I will address one other point, which was brought up earlier in Republic, and which is the most serious charge against Homer: impiety. For modern readers, this isn’t a major issue in Homer’s case, since the gods are just a set of characters. For the ancient Greeks, though, Homer’s portrayal of them raises difficulties. One could argue that the gods in the Iliad and other such works is analogical. For example, when the Bible refers to God’s “anger” or when He “repents” of some punishment He was about to give, this does not refer to the passions as we experience them, but are referred to as such because, from our human perspective, God’s actions resemble those things.

The conflicts among the gods, then, could be taken in a similar way. However, as characters they’re portrayed as so human that it’s difficult to salvage by saying that it’s simply symbolism. That the gods have conflict at all would, after all, imply that they are imperfect, not all able to recognise the just or the good. If that is the case, they may still be a higher order of beings than us, and perhaps owed what a theologian may call dulia, the sort of honour we give to saints and angels, but not latria, the sort of worship owed to God alone.
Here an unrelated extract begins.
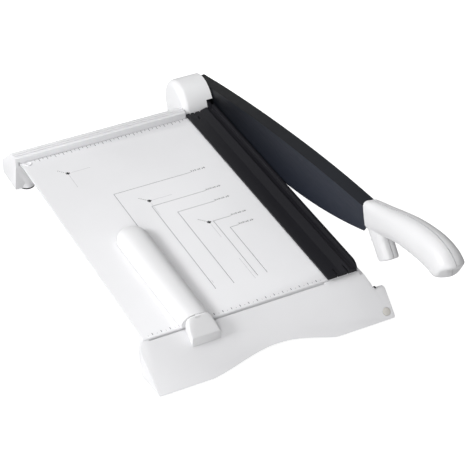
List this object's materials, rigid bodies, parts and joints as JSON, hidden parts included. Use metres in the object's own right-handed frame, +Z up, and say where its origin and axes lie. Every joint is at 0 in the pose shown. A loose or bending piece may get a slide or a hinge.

So, though I disagree with Socrates’ general approach to the arts, if one is to salvage Greek paganism, placing Homer and others on an equivalent to the Index of Forbidden Books seems wise.

Finally, after this discussion of the poets, they move on to another topic, and the Republic eventually ends with an unexpected discussion of the afterlife, which I didn’t expect but did enjoy. I enjoyed it enough, in fact, that I’ll leave it for you as a dessert for when you read the Republic for yourself.

With that, we’re finally done with Republic, and are officially past the halfway point of the dialogues. I expect things only to get more difficult, though, as the rest of the dialogues like Alps on Alps arise, Phaedo the first among them.